** Start Material provided **

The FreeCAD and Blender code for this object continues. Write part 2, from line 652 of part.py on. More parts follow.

** End Material provided **
** Start Material provided **

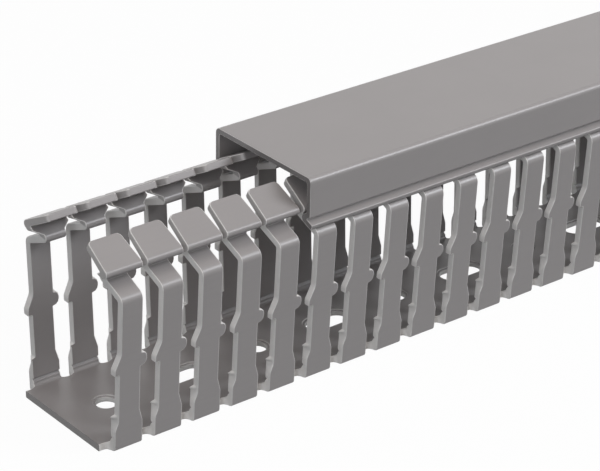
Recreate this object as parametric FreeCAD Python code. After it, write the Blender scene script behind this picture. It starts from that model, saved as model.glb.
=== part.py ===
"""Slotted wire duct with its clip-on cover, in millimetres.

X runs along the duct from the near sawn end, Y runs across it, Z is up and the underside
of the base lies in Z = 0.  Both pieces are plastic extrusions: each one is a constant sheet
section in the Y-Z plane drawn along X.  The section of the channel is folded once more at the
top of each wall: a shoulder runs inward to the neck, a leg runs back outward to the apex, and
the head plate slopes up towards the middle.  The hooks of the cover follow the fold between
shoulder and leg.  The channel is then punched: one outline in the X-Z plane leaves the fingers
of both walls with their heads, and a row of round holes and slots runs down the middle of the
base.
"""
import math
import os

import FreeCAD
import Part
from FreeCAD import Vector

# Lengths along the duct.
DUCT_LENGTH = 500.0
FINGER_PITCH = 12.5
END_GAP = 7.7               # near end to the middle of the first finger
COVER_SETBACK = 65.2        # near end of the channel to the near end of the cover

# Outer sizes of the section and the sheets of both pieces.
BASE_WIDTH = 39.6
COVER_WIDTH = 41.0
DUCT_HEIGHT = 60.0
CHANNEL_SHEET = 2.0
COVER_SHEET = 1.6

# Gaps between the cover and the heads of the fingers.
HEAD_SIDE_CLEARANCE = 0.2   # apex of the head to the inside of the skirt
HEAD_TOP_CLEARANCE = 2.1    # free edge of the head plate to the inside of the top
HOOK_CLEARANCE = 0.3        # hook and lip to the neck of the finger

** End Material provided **
** Start Material provided **

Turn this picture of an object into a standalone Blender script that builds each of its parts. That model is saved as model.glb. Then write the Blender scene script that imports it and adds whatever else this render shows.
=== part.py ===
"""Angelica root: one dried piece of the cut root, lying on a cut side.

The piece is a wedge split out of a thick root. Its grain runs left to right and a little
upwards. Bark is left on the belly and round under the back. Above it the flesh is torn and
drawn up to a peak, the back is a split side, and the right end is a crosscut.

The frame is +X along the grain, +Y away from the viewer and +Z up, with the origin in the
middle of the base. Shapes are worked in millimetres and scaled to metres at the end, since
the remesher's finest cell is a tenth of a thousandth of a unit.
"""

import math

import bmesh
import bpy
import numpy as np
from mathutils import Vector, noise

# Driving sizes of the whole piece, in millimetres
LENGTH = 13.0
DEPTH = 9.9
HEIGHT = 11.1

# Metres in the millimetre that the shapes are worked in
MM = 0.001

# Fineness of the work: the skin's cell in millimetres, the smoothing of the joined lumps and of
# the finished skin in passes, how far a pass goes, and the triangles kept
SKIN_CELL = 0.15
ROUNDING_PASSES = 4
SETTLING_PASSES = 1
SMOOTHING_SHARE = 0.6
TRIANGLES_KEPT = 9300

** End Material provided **

Requirements:
Output only the lines from the one containing "Recreate this object" through the one containing "HOOK_CLEARANCE = 0.3", inclusive, exactly as written.

Output of the exercise:
Recreate this object as parametric FreeCAD Python code. After it, write the Blender scene script behind this picture. It starts from that model, saved as model.glb.
=== part.py ===
"""Slotted wire duct with its clip-on cover, in millimetres.

X runs along the duct from the near sawn end, Y runs across it, Z is up and the underside
of the base lies in Z = 0.  Both pieces are plastic extrusions: each one is a constant sheet
section in the Y-Z plane drawn along X.  The section of the channel is folded once more at the
top of each wall: a shoulder runs inward to the neck, a leg runs back outward to the apex, and
the head plate slopes up towards the middle.  The hooks of the cover follow the fold between
shoulder and leg.  The channel is then punched: one outline in the X-Z plane leaves the fingers
of both walls with their heads, and a row of round holes and slots runs down the middle of the
base.
"""
import math
import os

import FreeCAD
import Part
from FreeCAD import Vector

# Lengths along the duct.
DUCT_LENGTH = 500.0
FINGER_PITCH = 12.5
END_GAP = 7.7               # near end to the middle of the first finger
COVER_SETBACK = 65.2        # near end of the channel to the near end of the cover

# Outer sizes of the section and the sheets of both pieces.
BASE_WIDTH = 39.6
COVER_WIDTH = 41.0
DUCT_HEIGHT = 60.0
CHANNEL_SHEET = 2.0
COVER_SHEET = 1.6

# Gaps between the cover and the heads of the fingers.
HEAD_SIDE_CLEARANCE = 0.2   # apex of the head to the inside of the skirt
HEAD_TOP_CLEARANCE = 2.1    # free edge of the head plate to the inside of the top
HOOK_CLEARANCE = 0.3        # hook and lip to the neck of the finger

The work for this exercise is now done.